Early voting opened last Monday, and so far the results have been impressive: 30,312 voters have cast ballots in the first seven days of voting, an average of 4,330 per day. That’s an average 875 more voters per day than the last special municipal election in Austin, the December 2014 runoff for mayor and city council.
Now, we don’t know which way all of those people are voting, obviously, but any increase in turnout is probably favorable for Uber and Lyft. They didn’t spend that money to get people to stay home, anyway.
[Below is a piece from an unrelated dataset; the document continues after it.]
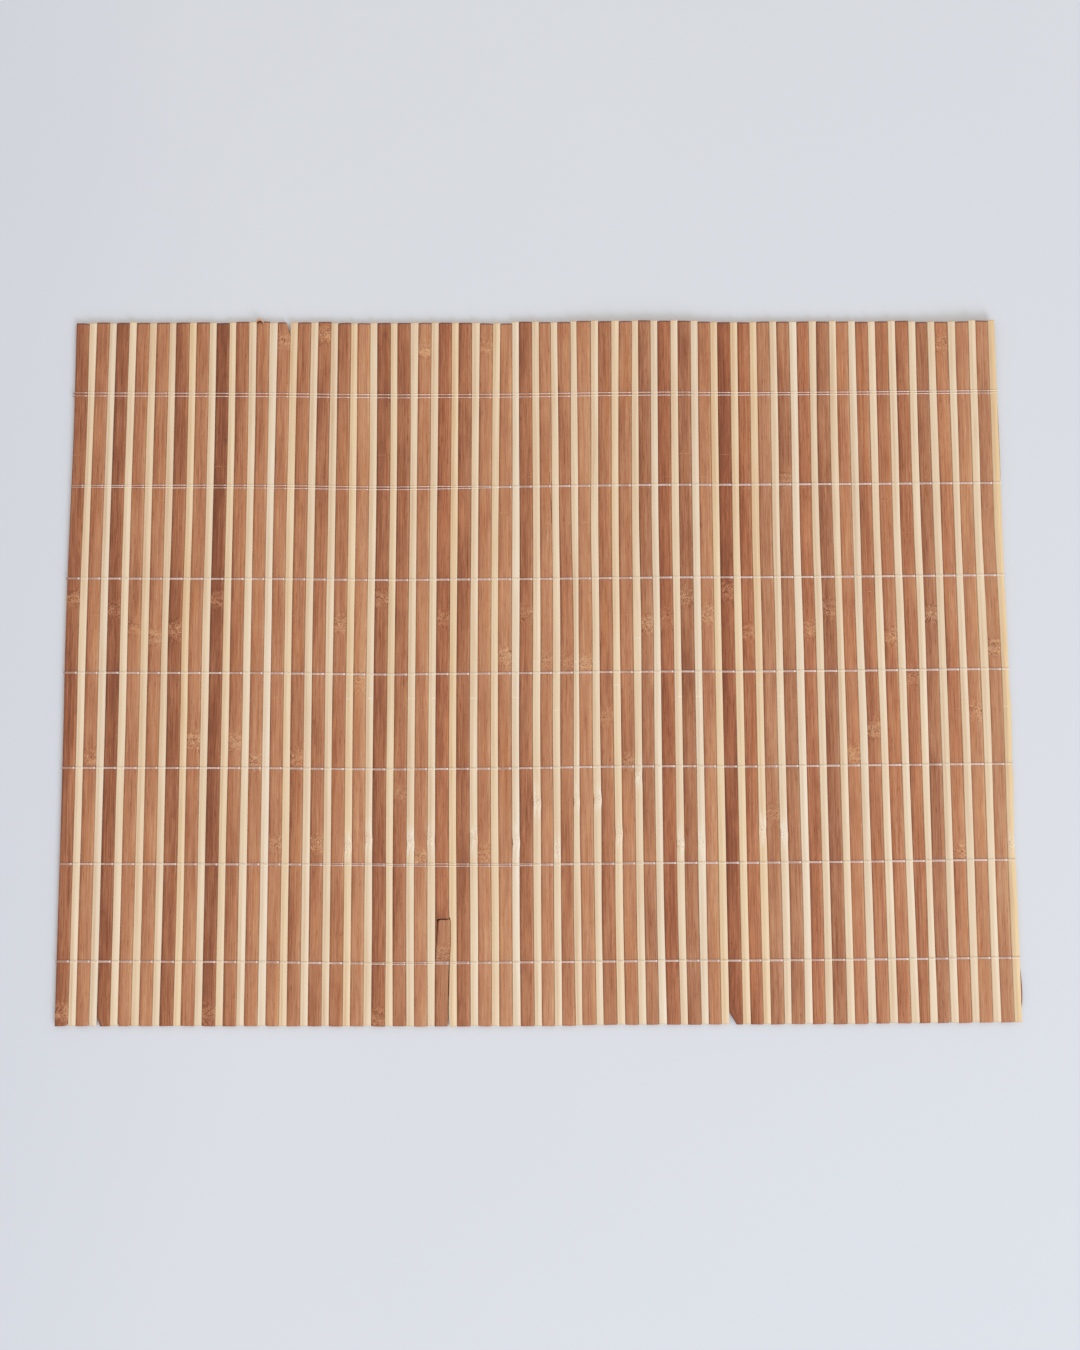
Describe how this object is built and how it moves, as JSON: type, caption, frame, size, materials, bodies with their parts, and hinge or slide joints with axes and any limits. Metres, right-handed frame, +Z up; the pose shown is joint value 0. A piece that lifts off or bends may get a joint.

Prop 1 has been highly competitive, and passions on both sides are inflamed, which may account for some of the early turnout, but Austinites were also passionate about Ted Cruz, Donald Trump, Hillary Clinton, and Bernie Sanders ahead of Super Tuesday, and 10,000 fewer people voted in the first seven days of that election. (One thing worth noting is that, while the first six days of early voting featured a significantly higher turnout than either the March primaries or the 2014 runoffs, the totals from Sunday, May 1, were almost identical to the total from the first Sunday in the March primary—1,607 voted on May 1, and 1,602 voted on Sunday the week before Super Tuesday—which may suggest that things are slowing down.)
Regardless, it’s obviously way too early to know exactly what all of this means for the outcome of Prop 1—but it does tell us that, if you want to get voters to care so deeply about a local municipal ordinance special election that they rush out to the polls in unprecedented force, you’ll have to pay for it. Somewhere in the neighborhood, apparently, of $8.1 million.